A comparison of the number of blood tests performed to the end of April 2020 with the number performed to the end of April 2021 showed that there had mainly been a shift from testing once per month to once every 3 months, with some patients being tested in line with the revised BSR guidelines at around 5 months.
“Interestingly, a third of this group had no changed monitoring frequency despite the change in guidelines,” Ms. Wood said.
“Prepandemic, most patients [were] having monthly bloods despite BSR advice from 2017, and despite the pandemic with the updated shared care guidelines,” patients were still having blood drawn every 3 months, Ms.

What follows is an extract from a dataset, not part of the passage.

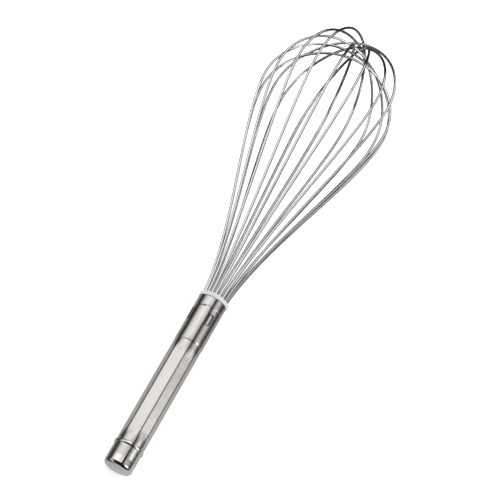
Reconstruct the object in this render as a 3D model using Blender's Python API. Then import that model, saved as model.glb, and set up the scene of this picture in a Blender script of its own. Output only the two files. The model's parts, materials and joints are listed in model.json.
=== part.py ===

Wood noted. This perhaps needs further investigation and consideration to understand why recommended changes to the frequency of testing are not being adhered to.
The overall distribution of laboratory findings was similar among those who went from testing once per month to once every 3 months and from every 3 months to every 5 months. This included the distribution of neutrophils, whole blood counts, and alanine aminotransferase. There were some changes for platelets, mean cell volume, and the estimated glomerular filtration rate, but these were not clinically significant.
“Abnormal blood results aren’t common in stable methotrexate monotherapy patients,” Ms. Wood reported. “Where abnormalities did occur, it was in the context of patients being concurrently unwell and symptomatic.”
Time for patient-initiated testing?
There are several advantages of less frequent methotrexate monitoring, Ms. Wood said. One is the practicalities of getting to and from appointments, particularly in remote locations, such as where she works.
In addition to reducing workloads and pressure on already busy hospitals and primary care, this could have a huge environmental impact, she suggested.
Moreover, “moderate-quality evidence” supports the current monitoring frequency recommendation.
“We know that our numbers are small – we’re a small center – but our findings are consistent with much larger studies across the U.K.,” Ms. Wood said.
“We wonder whether there’s the possibility of moving towards annual monitoring with good safety netting and patient education for additional blood tests if they are unwell,” she said, adding that “now may be the time for patient-initiated methotrexate monitoring.”
Ms. Wood disclosed Janssen sponsorship for attending the BSR 2022 annual meeting.